Dir-me-á o leitor avisado que esse risco é mínimo e que o público distingue o folclore da notícia. Tenho sérias dúvidas. Se tivesse de arriscar, diria que a esmagadora maioria de leitores e ouvintes da notícia reteve a informação de que, a partir de agora, pode-se «bombardear» nuvens, «fazer-lhes inseminação artificial» (resta conhecer a posição da Igreja sobre esta prática genética!?!), obrigando-as a «deitar chuva» graças a «produtos químicos que não arruinam os solos». O problema da seca é agora portanto mais «fácil de resolver».
Da parte que me toca, perante tanta barbaridade, arrisco-me a dizer que teria sido mais barato patrocinar a vinda de dez índios cherookees americanos para fazer a dança da chuva. O folclore televisivo seria idêntico e, se calhar, o valor de precipitação seria mais concentrado. Bem dizia o Eça que Portugal é a França... em calão!
3 comentários:
Parabens pela excelente posta. Abraço. Octávio Lima (ondas2.blogs.sapo.pt)
Tens toda a razão e realmente trata-se de uma "fantochada"!!
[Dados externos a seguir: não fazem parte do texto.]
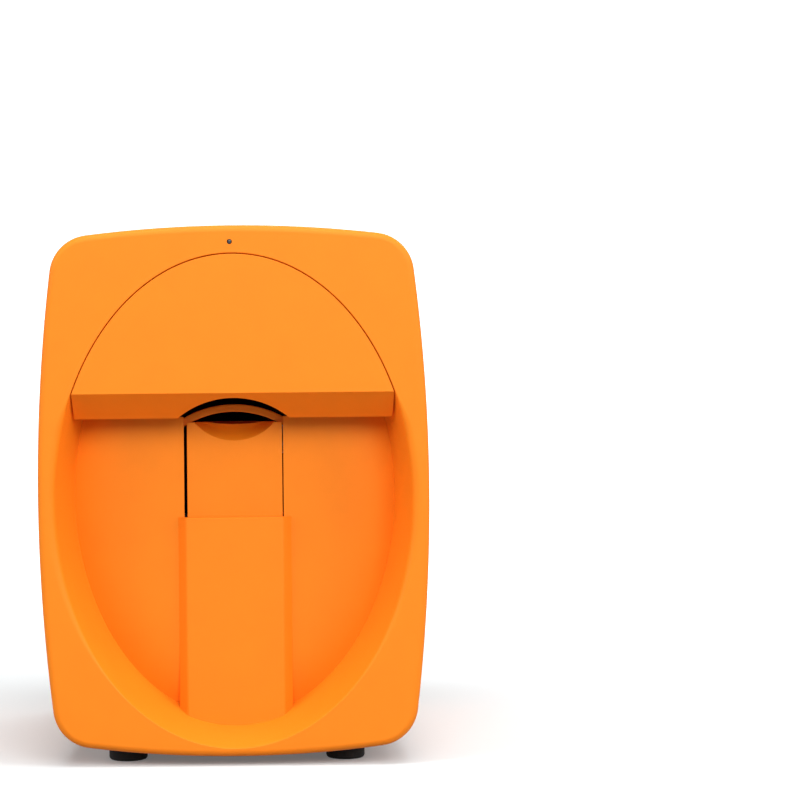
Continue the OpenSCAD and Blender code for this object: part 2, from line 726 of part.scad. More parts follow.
// Arched lip over the finger opening, with cheeks and ears behind the back wall
module finger_tunnel() color(orange) {
    y0 = y_bowl + wall;
    cheek = rest_w / 2 + 2;
    cheek_t = 4;
    cheek_h = 16;
    slab(y0 + 0.2, y0 + lip_d) intersection() {
        difference() {
            translate([0, lip_z - lip_r]) circle(r = lip_r + lip_t, $fn = 180);
            translate([0, lip_z - lip_r]) circle(r = lip_r, $fn = 180);
        }
        translate([fit - cheek - cheek_t, rest_top - cheek_h])
            square([2 * (cheek + cheek_t - fit), cheek_h + lip_rise + lip_t + 1]);
    }
    both_sides() block([cheek, y0 + 0.2, rest_top - cheek_h], [cheek + cheek_t, y0 + lip_d, rest_top - 1]);
    both_sides() block([cheek + cheek_t - eps, y0, rest_top - cheek_h],
                       [cheek + cheek_t + 3.4, y0 + 1.5, rest_top - 6]);
}

// ---------------------------------------------------------------- print mechanism

module y_rod(s) color(steel) bar_y(y_ff, y_rb, s * rod_x, rod_z, y_rod_d);

module motor_body(x, z, y0) {
    h = motor_w / 2;
    slab(y0, y0 + motor_l) translate([x, z]) polygon([
        [-h, -h + 3], [-h + 3, -h], [h - 3, -h], [h, -h + 3],
        [h, h - 3], [h - 3, h], [-h + 3, h], [-h, h - 3]]);
}
shaft_d = 5;
shaft_in = 8;
module y_motor() color(black) difference() {
    motor_body(-rod_x, belt_z, y_rb);
    bar_y(y_rb - 1, y_rb + shaft_in + 1, -rod_x, belt_z, shaft_d + 2 * run_gap);
}
module x_motor() color(black) difference() {
    motor_body(-pulley_x, belt_z, block_back);
    bar_y(y_beam, block_back + shaft_in + 1, -pulley_x, belt_z, shaft_d + 2 * run_gap);
}

coupler_d = 10;
module lead_screw() color(steel) {
    bar_y(y_ff, y_fb + 1, -rod_x, belt_z, screw_d - 2);
    bar_y(y_fb + 0.5, y_rf - 17, -rod_x, belt_z, screw_d);
    bar_y(y_rf - 18, y_rf - 2, -rod_x, belt_z, coupler_d);
    bar_y(y_rf - 3, y_rb + shaft_in, -rod_x, belt_z, shaft_d);
}

nut_wall = 3.4;
module screw_nut() color(brass) difference() {
    union() {
        bar_y(block_front, gy + 6, -rod_x, belt_z, screw_d + nut_wall);
        bar_y(block_front - 3.5, block_front, -rod_x, belt_z, screw_d + 9);
    }
    bar_y(gy - 20, y_rf, -rod_x, belt_z, screw_d + 2 * run_gap);
}

module gantry_frame() color(black) difference() {
    union() {
        both_sides() block([block_in, block_front, block_low], [block_out, block_back, block_top]);
        block([-block_in - eps, y_beam, x_rod_low - 4], [block_in + eps, block_back, block_top]);
    }
    for (z = [x_rod_low, x_rod_high]) bar_x(-block_out - 1, block_out + 1, gy, z, x_rod_d);
    both_sides() bar_y(gy - 20, y_rf, rod_x, rod_z, y_bush_d);
    bar_y(gy - 20, y_rf, -rod_x, belt_z, screw_d + nut_wall);
    bar_y(y_beam - 1, y_rf, -pulley_x, belt_z, 12);
    bar_y(y_beam - 1, y_rf, pulley_x, belt_z, idler_d);
}

module bush_y(x, z, y0, y1, d_out, d_in) difference() {
    bar_y(y0, y1, x, z, d_out);
    bar_y(y0 - 1, y1 + 1, x, z, d_in);
}
module gantry_bushes() color(brass) for (s = [-1, 1]) {
    bush_y(s * rod_x, rod_z, block_front, block_front + bush_l, y_bush_d, y_rod_d + 2 * run_gap);
    bush_y(s * rod_x, rod_z, block_back - bush_l, block_back, y_bush_d, y_rod_d + 2 * run_gap);
}

module x_rod(z) color(steel) bar_x(-block_out, block_out, gy, z, x_rod_d);

// Two half rings joined by two straight runs
module belt_loop(r) {
    for (s = [-1, 1]) translate([s * pulley_x, belt_z]) circle(r = r);
    translate([-pulley_x, belt_z - r]) square([2 * pulley_x, 2 * r]);
}
module x_belt() color(black) slab(y_belt, y_belt + belt_w) difference() {
    belt_loop(belt_in + belt_t);
    belt_loop(belt_in);
}

module pulley(x, bore) {
    difference() {
        union() {
            bar_y(y_belt - 1, y_belt + belt_w + 1, x, belt_z, 2 * pulley_r);
            bar_y(y_belt - 1.1, y_belt - fit, x, belt_z, 2 * pulley_flange_r);
            bar_y(y_belt + belt_w + fit, y_belt + belt_w + 1.1, x, belt_z, 2 * pulley_flange_r);
        }
        if (bore > 0) bar_y(y_belt - 5, y_beam + 1, x, belt_z, bore);
        // tooth gaps round the pulley
        for (a = [0:20:359]) translate([x, 0, belt_z]) rotate([0, a, 0])
            block([pulley_r - 0.5, y_belt + 0.5, -0.5], [pulley_r + 0.1, y_belt + belt_w - 0.5, 0.5]);
    }
}
module drive_pulley() color(steel) {
    pulley(-pulley_x, 0);
    bar_y(y_belt + belt_w, block_back + shaft_in, -pulley_x, belt_z, shaft_d);
}
idler_d = 4;
module idler_pulley() color(steel) pulley(pulley_x, idler_d + 2 * run_gap);
module idler_shaft() color(steel) {
    bar_y(y_belt - 1.8, block_back, pulley_x, belt_z, idler_d);
    bar_y(y_belt - 2.6, y_belt - 1.4, pulley_x, belt_z, 6.5);
}

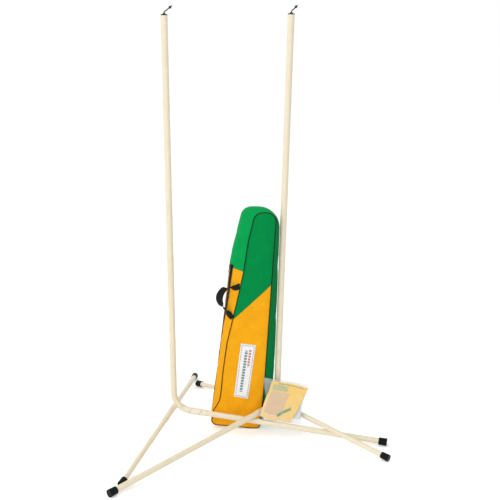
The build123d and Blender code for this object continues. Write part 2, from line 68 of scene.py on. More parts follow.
# %% Stage, lights and camera
def make_world(left, right, seen):
    """A world that lights with greys from left to right, and shows one to rays that look at it."""
    world = bpy.data.worlds.new("studio")
    world.use_nodes = True
    tree = world.node_tree
    tree.nodes.clear()
    path = tree.nodes.new("ShaderNodeLightPath")
    lit = tree.nodes.new("ShaderNodeBackground")
    shown = tree.nodes.new("ShaderNodeBackground")
    where = tree.nodes.new("ShaderNodeTexCoord")
    ways = tree.nodes.new("ShaderNodeSeparateXYZ")
    level = tree.nodes.new("ShaderNodeMapRange")
    level.inputs["From Min"].default_value = -1
    level.inputs["To Min"].default_value = left
    level.inputs["To Max"].default_value = right
    tree.links.new(where.outputs["Generated"], ways.inputs[0])
    tree.links.new(ways.outputs["X"], level.inputs["Value"])
    tree.links.new(level.outputs["Result"], lit.inputs["Color"])
    shown.inputs["Color"].default_value = (seen, seen, seen, 1)
    either = tree.nodes.new("ShaderNodeMath")
    either.operation = "MAXIMUM"
    through = tree.nodes.new("ShaderNodeMath")
    through.operation = "MAXIMUM"
    mix = tree.nodes.new("ShaderNodeMixShader")
    out = tree.nodes.new("ShaderNodeOutputWorld")
    tree.links.new(path.outputs["Is Camera Ray"], either.inputs[0])
    tree.links.new(path.outputs["Is Glossy Ray"], either.inputs[1])
    tree.links.new(either.outputs[0], through.inputs[0])
    tree.links.new(path.outputs["Is Transmission Ray"], through.inputs[1])
    tree.links.new(through.outputs[0], mix.inputs["Fac"])
    tree.links.new(lit.outputs[0], mix.inputs[1])
    tree.links.new(shown.outputs[0], mix.inputs[2])
    tree.links.new(mix.outputs[0], out.inputs["Surface"])
    bpy.context.scene.world = world


def area_lamp(name, place, aim, size, power):
    """A square lamp at a place, turned to face a point."""
    data = bpy.data.lights.new(name, "AREA")
    data.size = size
    data.energy = power
    lamp = bpy.data.objects.new(name, data)
    lamp.location = place
    lamp.rotation_euler = (Vector(aim) - Vector(place)).to_track_quat("-Z", "Y").to_euler()
    bpy.context.collection.objects.link(lamp)
    return lamp


make_world(left=0.86, right=0.56, seen=1.0)
area_lamp("key", (-3.6, -3.8, 3.4), (0.0, 0.0, 0.5), 3.0, 74)
area_lamp("fill", (0.8, -4.4, 0.9), (0.0, 0.0, 0.3), 2.5, 26)
area_lamp("top", (-0.6, 0.4, 4.6), (0.0, 0.0, 0.5), 2.0, 18)

floor_mesh = bpy.data.meshes.new("floor")
reach = 30.0
floor_mesh.from_pydata(
    [(-reach, -reach, 0), (reach, -reach, 0), (reach, reach, 0), (-reach, reach, 0)],
    [],
    [(0, 1, 2, 3)],
)
floor = bpy.data.objects.new("floor", floor_mesh)
bpy.context.collection.objects.link(floor)

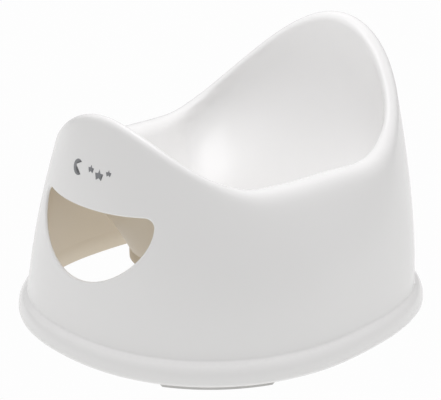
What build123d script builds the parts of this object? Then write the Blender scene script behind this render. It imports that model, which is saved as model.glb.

O q está a causar isto é realmente os problemas ambientais e os politicos devem abandonar a demagogia e o populismo.
Um abraço
Deixo aqui as FAQS sobre cloud seeding do North American Weather Consultants
What does cloud seeding cost?
The cost of cloud seeding varies greatly, depending on a large number of factors, such as which seeding methods and materials are appropriate to a specific application, the frequency of seedable conditions, the size of the intended area of effect and the duration of the project. Most cloud seeding projects carry favorable benefit/cost ratios, ranging over 20:1 in some cases. Cost questions are best addressed via direct discussion with a well qualified cloud seeding company/consultant.
http://www.nawcinc.com/wmfaq.html
Obrigado, Octávio e João, pelo inestimável feed-back. Um abraço para vocês.